Effects of rate on crack growth in a rubber-modified epoxy

Abstract

The rate-dependent fracture behavior of a 10-phr rubber-modified epoxy was investigated using double-cantilever-beam tests at various crosshead speeds. Dramatic rate effects were observed in the R-curve behavior and in the relationship between the applied energy-release rate and the crack velocity. Furthermore, a transition between fracture with toughening mechanisms operating (kinetic crack growth) and brittle behavior (dynamic crack growth) was observed. This transition depended on the crack velocity and applied energy-release rate. Such behavior is expected to depend on how the intrinsic toughness and/or the extrinsic toughening mechanisms are influenced by strain rate. It was shown that the size of the process zone was only weakly dependent on the crack velocity until the onset of dynamic fracture.
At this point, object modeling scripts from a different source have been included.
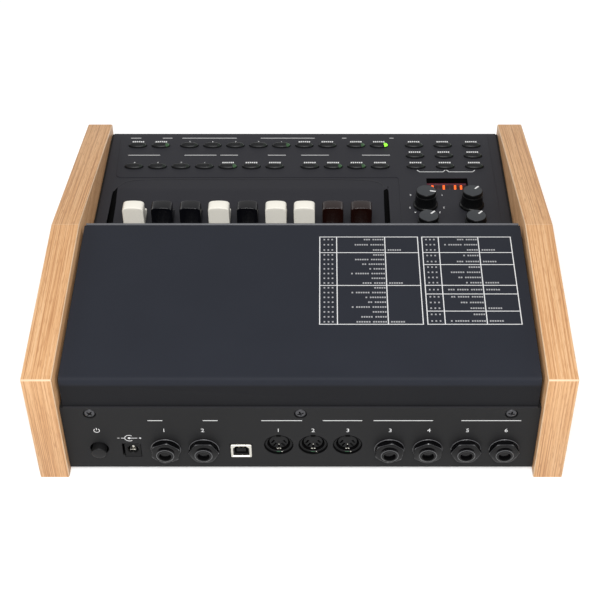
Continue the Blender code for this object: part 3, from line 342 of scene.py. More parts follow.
# %% Plastics and lamps
BLACK = grained("black_plastic", (0.0036, 0.0036, 0.0040), 0.34, 0.25, 0.01, 0.12)
POWER_PLASTIC = grained("power_plastic", (0.0105, 0.0105, 0.0110), 0.34, 0.25, 0.01, 0.15)
JACK_BLACK = grained("jack_black", (0.0026, 0.0026, 0.0030), 0.17, 0.30, 0.003, 0.20)
SOCKET_GREY = grained("socket_grey", (0.0115, 0.0115, 0.0120), 0.5, 0.25, 0.01, 0.14)
# Matt black for the insides of gaps, bores, slots and recesses: painted shade.
SHADE_BLACK = grained("painted_shade_black", (0.0015, 0.0015, 0.0016), 0.80, 0.30, 0.01, 0.05)
KNOB_BLACK = grained("knob_plastic", (0.0030, 0.0031, 0.0034), 0.32, 0.20, 0.008, 0.12)
KNOB_TOP = grained("knob_top", (0.0330, 0.0360, 0.0400), 0.50, 0.20, 0.01, 0.25)
IVORY = grained("ivory_plastic", (0.84, 0.81, 0.725), 0.28, 0.50, 0.006, drift=0.03)
GLOSS_BLACK = grained("gloss_black", (0.0028, 0.0029, 0.0042), 0.20, 0.40, 0.004, 0.28)
BROWN = grained("brown_plastic", (0.0100, 0.0026, 0.0016), 0.24, 0.40, 0.004, 0.40)
STEM = grained("stem_plastic", (0.0060, 0.0060, 0.0065), 0.45, 0.30, 0.01, 0.2)
BOARD_GREEN = grained("circuit_board", (0.015, 0.085, 0.035), 0.45, 0.40, 0.01, drift=0.2)
PRINT = grained("white_print", (0.72, 0.72, 0.72), 0.6, 0.30, 0.004, drift=0.05)
DIM_PRINT = grained("small_print", (0.34, 0.34, 0.35), 0.6, 0.30, 0.004, drift=0.05)
WINDOW = grained("display_window", (0.052, 0.034, 0.036), 0.16, 0.80, 0.002, 0.3)
LENS_OFF = grained("lens_unlit", (0.0100, 0.0140, 0.0110), 0.22, 0.60, 0.002, 0.3)
LENS_FAINT = glow("lens_faint", (0.022, 0.066, 0.022), 0.18)
LENS_LIT = glow("lens_lit", (0.24, 0.85, 0.03), 1.0)
SEGMENT_LIT = glow("segment_lit", (1.0, 0.12, 0.02), 1.3)
SEGMENT_OFF = grained("segment_off", (0.056, 0.031, 0.033), 0.35, 0.60, 0.002)
WINDOW_GLOW = glow("window_glow", (0.085, 0.018, 0.030), 0.40)
BUTTON_PLASTIC = ribbed("button_plastic", (0.0050, 0.0052, 0.0058), 0.38, 0.9 * MM)
print("finishes:", len(bpy.data.materials))

# %% [markdown]
# ## Surfaces from arrays
# Every new shape is a stack of closed outlines: a cheek, a nut and a finger cap differ only
# in the outline and in how it changes from ring to ring. They could be modelled by hand from
# cubes, but a formula keeps their sizes in view. The outlines are arrays, so a whole shape is
# computed at once, and one class joins the rings with faces.


# %% Outlines
def oval(a, b, count=48):
    """(a cos t, b sin t) for t once round."""
    t = np.arange(count) * 2 * math.pi / count
    return np.stack([a * np.cos(t), b * np.sin(t)], -1)


def hexagon(flats, count=48, turn=0.0):
    """Half the flats over cos of the angle from the nearest flat's middle, round the circle."""
    t = np.arange(count) * 2 * math.pi / count
    radius = flats / 2 / np.cos((t - turn) % (math.pi / 3) - math.pi / 6)
    return np.stack([radius * np.cos(t), radius * np.sin(t)], -1)


def rounded(corners, radius, steps=4):
    """A polygon's outline with an arc of the given radius at each corner."""
    corners = np.asarray(corners, float)
    before = np.roll(corners, 1, 0) - corners
    after = np.roll(corners, -1, 0) - corners
    before /= np.linalg.norm(before, axis=1)[:, None]
    after /= np.linalg.norm(after, axis=1)[:, None]
    half = np.arccos(np.clip((before * after).sum(1), -1, 1)) / 2
    reach = np.broadcast_to(radius, half.shape) / np.tan(half)
    middle = before + after
    middle /= np.linalg.norm(middle, axis=1)[:, None]
    centre = corners + middle * (radius / np.sin(half))[:, None]
    start = corners + before * reach[:, None] - centre
    end = corners + after * reach[:, None] - centre
    first = np.arctan2(start[:, 1], start[:, 0])
    sweep = (np.arctan2(end[:, 1], end[:, 0]) - first + math.pi) % (2 * math.pi) - math.pi
    t = first[:, None] + sweep[:, None] * np.linspace(0, 1, steps + 1)
    size = np.linalg.norm(start, axis=1)[:, None, None]
    arcs = centre[:, None] + size * np.stack([np.cos(t), np.sin(t)], -1)
    return arcs.reshape(-1, 2)


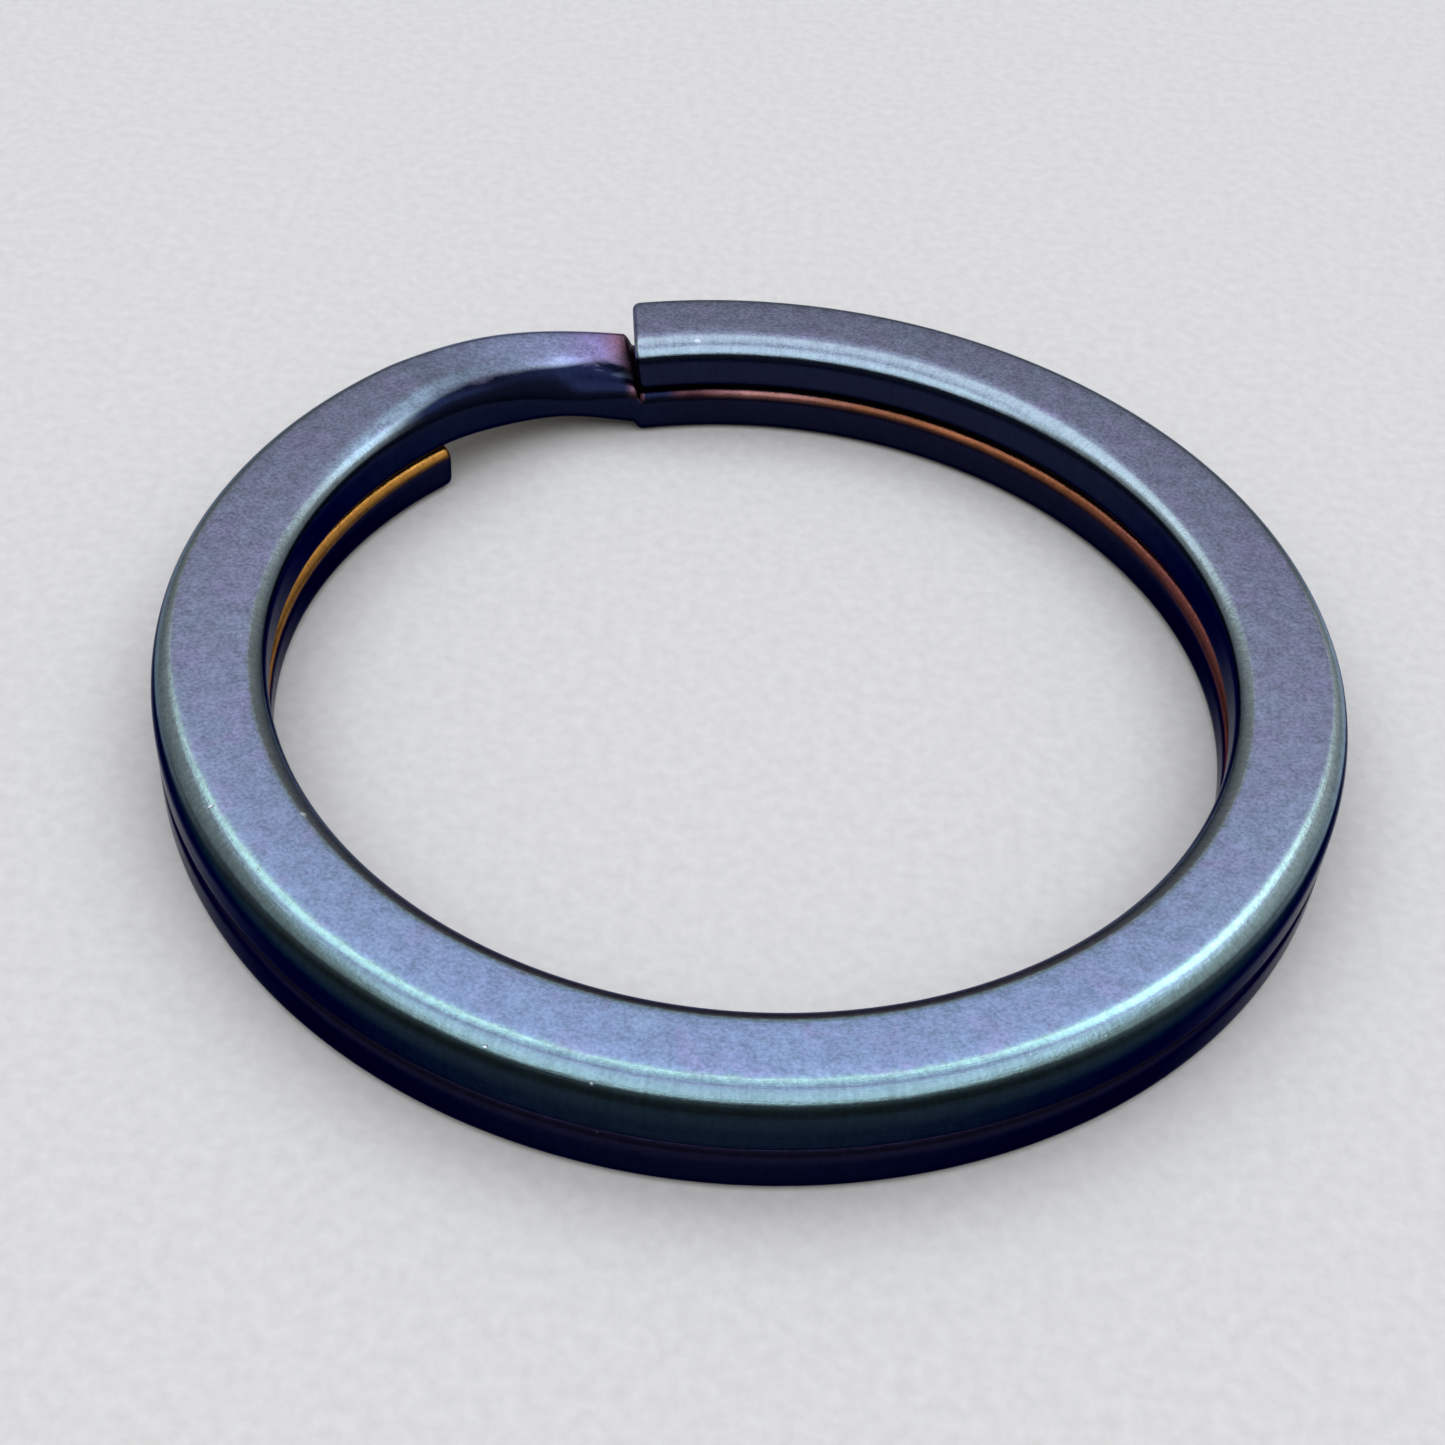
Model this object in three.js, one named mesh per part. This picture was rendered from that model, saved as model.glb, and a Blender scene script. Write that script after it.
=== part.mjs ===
// Flat-section split key ring, modelled in millimetres with +Z up.
//
// The real ring is one springy titanium strip, 3 mm wide, wound edge-on into almost two turns
// that lie flat on each other. The strip starts at the upper end, runs clockwise (seen from above)
// as the upper coil, steps down over the crossover, and runs on as the lower coil to the lower end.
// Prising a key on bends the last quarter turn at either end, so each of those quarter turns is a
// stretch of its own that hinges on the rest.
//
// Angles are polar angles in degrees about +Z from +X, unwrapped along the strip, so they fall
// steadily from the upper end to the lower end.
// The origin is the ring's centre, on the plane that the ring lies on.

import * as THREE from 'three';

// Driving dimensions
const OUTER_RADIUS = 16;
const STRIP_WIDTH = 3;
const UPPER_THICKNESS = 1.64;
const LOWER_THICKNESS = 1.52;
const COIL_GAP = 0.04;
const STRETCH_GAP = 0.05;

// Edge roundings of the strip's section
const OUTER_TOP_RADIUS = 0.75;
const INNER_TOP_RADIUS = 0.75;
const INNER_BOTTOM_RADIUS = 0.4;
const OUTER_BOTTOM_RADIUS = 0.2;

// The cut across the upper end is oblique and overhangs a little, and the crossover beside it is
// pressed to match
const UPPER_END = 107.8;
const LOWER_END = 137.3 - 720;
const END_SKEW = 9;
const SKEW_REACH = 25;
const END_OVERHANG = 0.2;
const OVERHANG_REACH = 12;

// The crossover: a long ramp, then a short step down just before it passes under the upper end
const RAMP_START = 138 - 360;
const STEP_START = 109 - 360;
const STEP_END = 107.6 - 360;
const RAMP_SHARE = 0.8;
const RAMP_POWER = 1.35;
const RAMP_ROLL = 6;
const RAMP_BULGE = 0.12;

// The stretches, in order along the strip: name, first angle, last angle, steps
const STRETCHES = [
  ['upper_end', UPPER_END, 15, 18],
  ['upper_coil', 15, -215, 46],
  ['crossover', -215, -260, 36],
  ['lower_coil', -260, -490, 46],
  ['lower_end', -490, LOWER_END, 18],
];

const MIDDLE_RADIUS = OUTER_RADIUS - STRIP_WIDTH / 2;
const MEAN_THICKNESS = (UPPER_THICKNESS + LOWER_THICKNESS) / 2;
const UPPER_FLOOR = LOWER_THICKNESS + COIL_GAP;
const UP = new THREE.Vector3(0, 0, 1);

const { clamp, degToRad, euclideanModulo, lerp, radToDeg, smoothstep } = THREE.MathUtils;

// How far down the ramp an angle is: 0 on the upper coil, 1 where the step ends.
function rampProgress(angle) {
  return clamp((RAMP_START - angle) / (RAMP_START - STEP_END), 0, 1);
}

// The share of the upper coil's height that the strip still has at an angle.
function heightShare(angle) {
  const ramp = 1 - RAMP_SHARE * rampProgress(angle) ** RAMP_POWER;
  return ramp * smoothstep(angle, STEP_END, STEP_START);
}

// The strip's centre line, bank and thickness at an angle.
function stripAt(angle) {
  const share = heightShare(angle);
  const swell = Math.sin(Math.PI * rampProgress(angle)) ** 2;
  const thickness = lerp(LOWER_THICKNESS, UPPER_THICKNESS, share);
  return {
    radius: MIDDLE_RADIUS + RAMP_BULGE * swell,
    height: UPPER_FLOOR * share + thickness / 2,
    roll: degToRad(RAMP_ROLL) * swell,
    thickness,
  };
}

// Sections near the upper end lean with its oblique cut, above it and below it.
function skewAt(angle) {
  const away = Math.abs(euclideanModulo(angle - UPPER_END + 180, 360) - 180);
  return degToRad(END_SKEW) * (1 - smoothstep(away, 0, SKEW_REACH));
}

// How far the top of a section runs ahead of its middle, as a share of its height.
function overhangAt(angle) {
  return END_OVERHANG * (1 - smoothstep(UPPER_END - angle, 0, OVERHANG_REACH));
}

// A run of the strip's centre line. Its frames keep the strip's flat level, apart from the bank.
class StripPath extends THREE.Curve {
  constructor(firstAngle, lastAngle) {
    super();
    this.firstAngle = firstAngle;
    this.lastAngle = lastAngle;
  }

  angleAt(t) {
    return lerp(this.firstAngle, this.lastAngle, t);
  }

  getPoint(t, target = new THREE.Vector3()) {
    const angle = this.angleAt(t);
    const turn = degToRad(angle);
    const { radius, height } = stripAt(angle);
    return target.set(radius * Math.cos(turn), radius * Math.sin(turn), height);
  }

  computeFrenetFrames(segments) {
    const frames = { tangents: [], normals: [], binormals: [] };
    for (let i = 0; i <= segments; i++) {
      const angle = this.angleAt(this.getUtoTmapping(i / segments));
      const { roll, thickness } = stripAt(angle);
      const skew = skewAt(angle);
      const outward = new THREE.Vector3(Math.cos(degToRad(angle)), Math.sin(degToRad(angle)), 0);
      const along = new THREE.Vector3().crossVectors(outward, UP);
      const across = outward.applyAxisAngle(UP, -skew).multiplyScalar(1 / Math.cos(skew));
      const upward = UP.clone().multiplyScalar(thickness / MEAN_THICKNESS);
      upward.addScaledVector(along, -overhangAt(angle));
      frames.tangents.push(along);
      frames.normals.push(across.applyAxisAngle(along, roll));
      frames.binormals.push(upward.applyAxisAngle(along, roll));
    }
    return frames;
  }
}

// The strip's section at its mean thickness: x runs outward from its middle, y runs up.
function stripSection() {
  const quarter = Math.PI / 2;
  const corners = [
    [1, -1, OUTER_BOTTOM_RADIUS],
    [1, 1, OUTER_TOP_RADIUS],
    [-1, 1, INNER_TOP_RADIUS],
    [-1, -1, INNER_BOTTOM_RADIUS],
  ];
  const section = new THREE.Shape();
  corners.forEach(([sideX, sideY, radius], i) => {
    const centreX = sideX * (STRIP_WIDTH / 2 - radius);
    const centreY = sideY * (MEAN_THICKNESS / 2 - radius);
    const start = (i - 1) * quarter;
    section.absarc(centreX, centreY, radius, start, start + quarter, false);
  });
  section.closePath();
  return section;
}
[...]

Furthermore, the extent of void growth was virtually independent of the crack velocity in the kinetic regime. These results appear to rule out the notion that crack-tip shielding is significantly affected by rate effects in this rubber-modified epoxy. Rather, the rate effects may arise from a rate-dependent intrinsic toughness. It was observed that the intrinsic toughness decreased significantly with increasing crack velocity. The crack instability was shown to be associated with an abrupt cessation of the development of the process zone, with both cavitation and void growth being totally suppressed.